Mom liked to celebrate the little things. Like finding a forgotten wrinkled dollar in a lint-ridden coat pocket, or when there was no line at the post office and the stamp sellers were up for smiles and polite conversation, or when it was cool enough to sit out back during a hot summer—when the temperature dips dramatically at night even though the weatherman has predicted unbearable humidity and heat, and therefore the evening becomes an unexpected gift.
“Come enjoy the strange cool air, Bartholomew,” Mom would say, and we’d sit outside and smile at each other like we’d won the lottery.
Mom could make small things seem miraculous. That was her talent.
Richard Gere, perhaps you have already labeled Mom as weird, pixilated—most people did.
Before she got sick, she never gained or lost weight; she never purchased new clothes for herself, and therefore was perpetually stuck in mideighties fashions; she smelled like the mothballs she kept in her drawers and closet, and her hair was usually flattened on the side she rested against her pillow (almost always the left).
Mom didn’t know that computer printers could easily reproduce signatures, because she was too old to have ever employed modern technology. Toward the end, she used to say that “computers were condemned by the Book of Revelations,” but Father McNamee told me it’s not true, although we could let Mom believe it was.
I’d never seen her so happy as she was the day your letter arrived.
As you might have gathered, Mom wasn’t all there during the last few years of her life, and by the very end extreme dementia had set in, which made it hard to distinguish the pretending of her final days from the real world.
Everything blurred over time.
During her good moments—if you can believe it—she actually used to think (pretend?) that I was you, that Richard Gere was living with her, taking care of her, which must have been a welcome alternative to the truth: that her ordinary unaccomplished son was her primary caregiver.
“What will we be having for dinner tonight, Richard?” she’d say. “Such a pleasure to finally spend so much time with you, Richard.”
It was like when I was a boy and we’d pretend we were eating dinner with a famous guest—Ronald Reagan, Saint Francis, Mickey Mouse, Ed McMahon, Mary Lou Retton—occupying one of the two seats in the kitchen that were always empty, except when Father McNamee visited.
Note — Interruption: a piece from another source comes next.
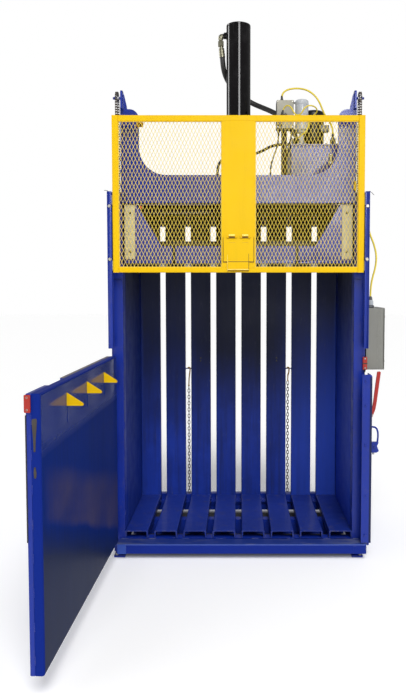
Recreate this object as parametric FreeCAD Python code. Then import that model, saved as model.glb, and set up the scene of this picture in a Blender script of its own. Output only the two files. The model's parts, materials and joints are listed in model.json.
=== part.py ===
import FreeCAD, Part
import math
import os

# Vertical cardboard baler with an upper sliding gate, a side-hinged bale door
# and a hydraulic platen.  Millimetres, +Z up, +X to the viewer's right, the
# front faces -Y.  The pieces are laid out from the front plane of the posts
# (Y = 0) and written out with the origin moved to the middle of the chamber.

V = FreeCAD.Vector
os.makedirs("parts", exist_ok=True)

# ---------------------------------------------------------------- dimensions
CHAMBER_W = 1524.0          # 60 in between the side walls
CHAMBER_D = 815.0           # front plane of the posts to the back wall
SHIFT_Y = -407.5            # front plane to the middle of the chamber
HALF = CHAMBER_W / 2

# floor and back wall: eight C channels side by side, a strap slot between two
CH_W, CH_D, CH_WEB, CH_FL = 152.0, 50.0, 6.0, 7.0
CH_PITCH = 196.0
FLOOR_Z0, FLOOR_Z1 = 106.0, 156.0
TOP_Z = 2412.0              # top of the posts
SLOT_TOP = 2262.0

# posts
POST_OUT = 838.0
POST_Y0, POST_Y1 = 10.0, 100.0
REAR_Y0, REAR_Y1 = 781.0, 865.0
WALL = 6.0
COVER_Z0, COVER_Z1 = 38.0, 1838.0
FOOT_T = 12.0

# sill
SILL_X0, SILL_X1, SILL_Y0 = -800.0, 840.0, -108.0
SILL_Z0, SILL_Z1, SILL_T = 38.0, 104.0, 5.0

# head
HEAD_X, HEAD_Z0, HEAD_CUT, HEAD_EAR = 768.0, 2340.0, 2521.0, 2943.0
HEAD_CUT_X, HEAD_CUT_R, EAR_R = 648.0, 178.0, 60.0

# cylinder
CYL_Y = 407.5
CYL_RO, CYL_RI = 84.5, 76.2
CYL_Z0, CYL_Z1 = 2445.0, 3622.0
ROD_R, STROKE = 50.0, 1050.0
PISTON_Z0, PISTON_Z1 = 3500.0, 3590.0
RUN_FIT = 0.06              # radial clearance of a running fit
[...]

As I previously stated, Mom was quite a fan of yours—you probably visited our kitchen table before, but to be honest, I don’t remember a specific Richard Gere visit from childhood. Regardless, I indulged her and played my role, so you were manifested through me, even though I’m not as handsome, and therefore made a poor stand-in. I hope you don’t mind my having invoked you without your permission. It was a simple thing that gave Mom great pleasure. Her face lit up like the Wanamaker’s Christmas Light Show every time you came to visit. And after the failed chemo and brain surgery, and the awful sick, retching aftermath, it was hard to get her to smile or be happy about anything, which is why I went along with the game of you and me becoming we.
It started one night after we watched our well-worn VCR copy of Pretty Woman, one of Mom’s favorite movies.
As the end credits rolled, she patted my arm and said, “I’m going to bed now, Richard.”
I looked at her, and she smiled almost mischievously—like I’d seen the sexy fast girls do with their shiny painted lips back when I was in high school. That salacious smile made me feel nauseated, because I knew it meant trouble. It was so unlike Mom too. It was the beginning of living with a stranger.
I said, “Why did you call me Richard?”
She laid her hand gently on my thigh, and in this very flirtatious girlish voice, while batting her eyelids, she said, “Because that’s your name, silly.”
During the thirty-eight years we had known each other, Mom had never once before called me “silly.”
The tiny angry man in my stomach pounded my liver with his fists.
I knew we were in trouble.
“Mom, it’s me—Bartholomew. Your only son.”
When I looked into her eyes, she didn’t seem to see me. It was like she was having a vision—seeing what I could not.
It made me wonder if Mom had used some sort of womanly witchcraft and turned me into you somehow.